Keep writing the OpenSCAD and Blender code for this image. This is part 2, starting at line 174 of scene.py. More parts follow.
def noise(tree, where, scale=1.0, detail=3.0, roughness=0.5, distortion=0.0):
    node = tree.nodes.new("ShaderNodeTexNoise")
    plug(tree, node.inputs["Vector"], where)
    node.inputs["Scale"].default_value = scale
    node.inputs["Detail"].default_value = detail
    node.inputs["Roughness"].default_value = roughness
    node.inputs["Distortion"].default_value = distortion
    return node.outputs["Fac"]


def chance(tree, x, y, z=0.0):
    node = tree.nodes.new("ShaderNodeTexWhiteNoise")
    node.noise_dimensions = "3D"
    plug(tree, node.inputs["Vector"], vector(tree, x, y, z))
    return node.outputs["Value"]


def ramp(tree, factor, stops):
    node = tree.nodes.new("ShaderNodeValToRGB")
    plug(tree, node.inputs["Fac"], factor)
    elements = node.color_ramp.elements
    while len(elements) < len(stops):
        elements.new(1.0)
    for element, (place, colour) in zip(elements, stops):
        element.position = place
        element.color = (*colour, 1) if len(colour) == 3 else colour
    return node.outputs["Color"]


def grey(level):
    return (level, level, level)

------

__Stated goal__.
Restate the whole listing exactly, leaving out nothing.

__Answer below__.
Keep writing the OpenSCAD and Blender code for this image. This is part 2, starting at line 174 of scene.py. More parts follow.
def noise(tree, where, scale=1.0, detail=3.0, roughness=0.5, distortion=0.0):
    node = tree.nodes.new("ShaderNodeTexNoise")
    plug(tree, node.inputs["Vector"], where)
    node.inputs["Scale"].default_value = scale
    node.inputs["Detail"].default_value = detail
    node.inputs["Roughness"].default_value = roughness
    node.inputs["Distortion"].default_value = distortion
    return node.outputs["Fac"]


def chance(tree, x, y, z=0.0):
    node = tree.nodes.new("ShaderNodeTexWhiteNoise")
    node.noise_dimensions = "3D"
    plug(tree, node.inputs["Vector"], vector(tree, x, y, z))
    return node.outputs["Value"]


def ramp(tree, factor, stops):
    node = tree.nodes.new("ShaderNodeValToRGB")
    plug(tree, node.inputs["Fac"], factor)
    elements = node.color_ramp.elements
    while len(elements) < len(stops):
        elements.new(1.0)
    for element, (place, colour) in zip(elements, stops):
        element.position = place
        element.color = (*colour, 1) if len(colour) == 3 else colour
    return node.outputs["Color"]


def grey(level):
    return (level, level, level)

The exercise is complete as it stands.